改正障害者差別解消法とWebアクセシビリティをめぐる解釈
著
私はGoogle アラートに「アクセシビリティ」とか「JIS X 8341-3」みたいな言葉を登録していて、Googleの検索対象にそれらを含んだコンテンツが新たに登録されるのをウォッチしているのですが、またしても改正障害者差別解消法に関して間違った解釈が掲載されているのを見つけてしまいました。あえて掲載元にリンクはしませんが、一部を引用します:
2021年の障害者差別解消法の改正により、2024年4月1日から民間事業者の合理的配慮が義務化されます。ウェブサイトの場合では「JIS X 8341-3:2016」という規格に準拠したウェブサイトを作り、ウェブアクセシビリティを確保することが義務化されます。
最初の文は、何ら問題なく、正しい内容です。問題はそのあとで......改正法のどこをどう読めば、JIS規格に準拠したWebサイトを作ることが義務化されるというのでしょう? 自ら改正法を読んだり、その解釈について学ぶことなく、「合理的配慮」を誤解したまま適当なことを書いているように感じられるのは、私だけでしょうか。

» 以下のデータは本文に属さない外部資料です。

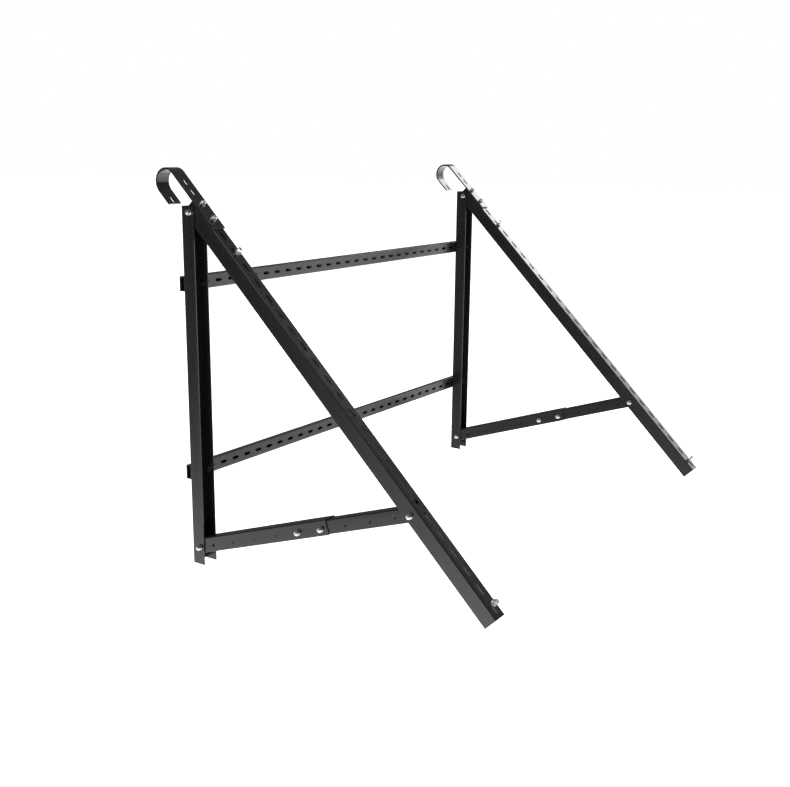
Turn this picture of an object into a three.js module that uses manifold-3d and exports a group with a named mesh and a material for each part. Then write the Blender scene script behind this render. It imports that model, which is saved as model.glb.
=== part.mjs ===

対象分野の広さゆえ抽象度が高く、特定の分野について具体的に何をどうしろなどと書いてある法律ではありませんから、もとより誤解の生まれる余地は少なからずあると思います。その点は、内閣府が広報をもっと頑張って欲しいとも思いますが、それにしてもWebサイトでJIS準拠が義務化とは、誤解が過ぎると感じます。かくいう自分も一時期、理解が足らず誤解をしていた部分があるのですが、現在の私の解釈は以下のとおりです:
- 情報アクセシビリティの確保は、環境の整備に位置付けられ、努力義務として求められている
- 情報アクセシビリティに含まれるWebアクセシビリティについても同様であり、改正法施行前の現時点においても努力義務として求められている
- 改正法の施行によって、事業者に対し(改正前の努力義務から)法的義務化されるのは、合理的配慮の提供
- Webアクセシビリティの不足を理由に合理的配慮が求められた場合、改定された基本方針にある「合理的配慮の提供と環境の整備の関係に係る一例」で例示されているように、配慮の内容はWebサイトの改修に限らない
- 合理的配慮の提供が法的義務化されることで、(環境の整備は改正法の施行後も努力義務であるものの)事業者がWebアクセシビリティに取り組む意義や必要性は高まる
- 常日頃から取り組み、アクセシビリティ品質を一定以上に維持することで、障害者の方から個別に合理的配慮の提供を求められる可能性を下げることが期待できる
- Webアクセシビリティに取り組むうえで、JIS X 8341-3への準拠は必須ではない
- 公的機関については、みんなの公共サイト運用ガイドラインにより、JIS規格に基づく取り組みが求められているものの、事業者についてはその限りではない
改めて上記をまとめるにあたり関連情報を読み漁っていたところ、ウェブアクセシビリティとは? 分かりやすくゼロから解説! | 政府広報オンラインの末尾にあるコラムの以下の記述が気になりました。
合理的配慮を的確に行うため、環境の整備が努力義務となっており、ウェブサイトの場合ではJIS X 8341-3:2016に準拠したウェブサイトを作り、ウェブアクセシビリティを確保することがこれに当たります。
JIS規格に準拠したWebサイト作りが環境の整備に該当するのは間違いありませんが、JIS準拠が唯一の方法ではないと私は理解しています。公的機関ではなく事業者であれば、勧告されたばかりのWCAG 2.2を活用しても構いませんし、なんなら独自のガイドラインを定めそれに基づきWebアクセシビリティを向上させても良いでしょう。本記事の冒頭で引用した間違った解釈は、ひょっとすると当該コラムを参考にして書かれたかもしれないと思い、政府広報オンラインには意見を送っておきました。
最後に......バーンワークス株式会社が先日掲載したコラム「アクセシビリティオーバーレイに対する弊社の見解」にあった以下のくだりには、深く共感を覚えました。
国内における「障害を理由とする差別の解消の推進に関する法律(所謂「障害者差別解消法」)」を根拠に、アクセシビリティ対応がまるで義務であるかのように不安を煽り、アクセシビリティオーバーレイの導入を含む、アクセシビリティ関連サービスを売り込むようなマーケティング手法に対しては明確に否定的な立場ですし、異議を唱えます。